## PROBLEM TO SOLVE
Reproduce the data exactly.

## DATA SEGMENT
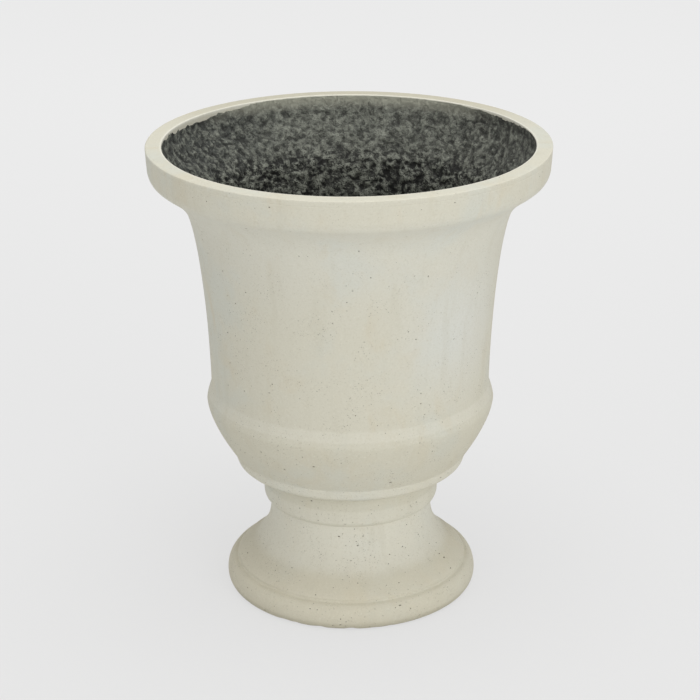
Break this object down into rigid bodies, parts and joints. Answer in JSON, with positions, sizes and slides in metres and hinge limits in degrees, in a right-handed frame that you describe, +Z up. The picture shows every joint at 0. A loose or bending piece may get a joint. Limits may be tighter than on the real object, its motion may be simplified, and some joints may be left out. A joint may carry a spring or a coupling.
{
  "type": "urn planter",
  "caption": "Free-standing garden urn: a flared bowl with a broad rolled rim on a round turned pedestal, in cast fibre stone, with a plugged drain.",
  "frame": {"origin": "centre of the foot, on the ground", "axes": "+Z up along the axis of revolution; +Y points away from the picture's camera, +X to its right"},
  "size_m": [0.4226, 0.4226, 0.5],
  "materials": {
    "cast_stone": "matte cast cement with small air voids",
    "fibre_laminate": "rough chopped-strand laminate, semi-matte",
    "mortar": "matte, sandy",
    "sleeve_plastic": "moulded, matte",
    "plug_rubber": "moulded rubber, matte"
  },
  "bodies": {
    "planter": {"bowl_shell": "cast_stone", "bowl_liner": "fibre_laminate", "pedestal_shell": "cast_stone", "pedestal_liner": "fibre_laminate", "joint_mortar": "mortar", "drain_sleeve": "sleeve_plastic"},
    "plug": {"drain_plug": "plug_rubber"}
  },
  "joints": [
    {"name": "plug_lift", "type": "slide", "parent": "planter", "child": "plug", "axis": [0, 0, 1], "range_m": [0, 0.04]}
  ]
}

## THE ANSWER
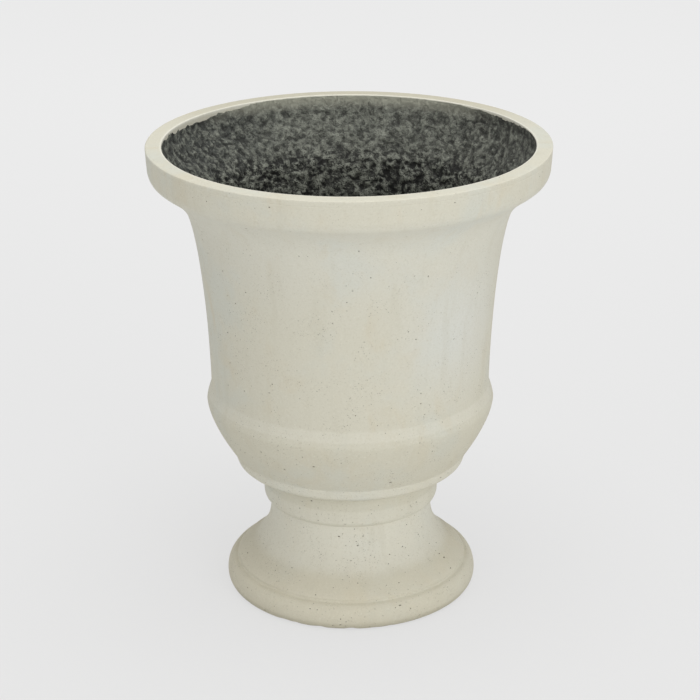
Break this object down into rigid bodies, parts and joints. Answer in JSON, with positions, sizes and slides in metres and hinge limits in degrees, in a right-handed frame that you describe, +Z up. The picture shows every joint at 0. A loose or bending piece may get a joint. Limits may be tighter than on the real object, its motion may be simplified, and some joints may be left out. A joint may carry a spring or a coupling.
{
  "type": "urn planter",
  "caption": "Free-standing garden urn: a flared bowl with a broad rolled rim on a round turned pedestal, in cast fibre stone, with a plugged drain.",
  "frame": {"origin": "centre of the foot, on the ground", "axes": "+Z up along the axis of revolution; +Y points away from the picture's camera, +X to its right"},
  "size_m": [0.4226, 0.4226, 0.5],
  "materials": {
    "cast_stone": "matte cast cement with small air voids",
    "fibre_laminate": "rough chopped-strand laminate, semi-matte",
    "mortar": "matte, sandy",
    "sleeve_plastic": "moulded, matte",
    "plug_rubber": "moulded rubber, matte"
  },
  "bodies": {
    "planter": {"bowl_shell": "cast_stone", "bowl_liner": "fibre_laminate", "pedestal_shell": "cast_stone", "pedestal_liner": "fibre_laminate", "joint_mortar": "mortar", "drain_sleeve": "sleeve_plastic"},
    "plug": {"drain_plug": "plug_rubber"}
  },
  "joints": [
    {"name": "plug_lift", "type": "slide", "parent": "planter", "child": "plug", "axis": [0, 0, 1], "range_m": [0, 0.04]}
  ]
}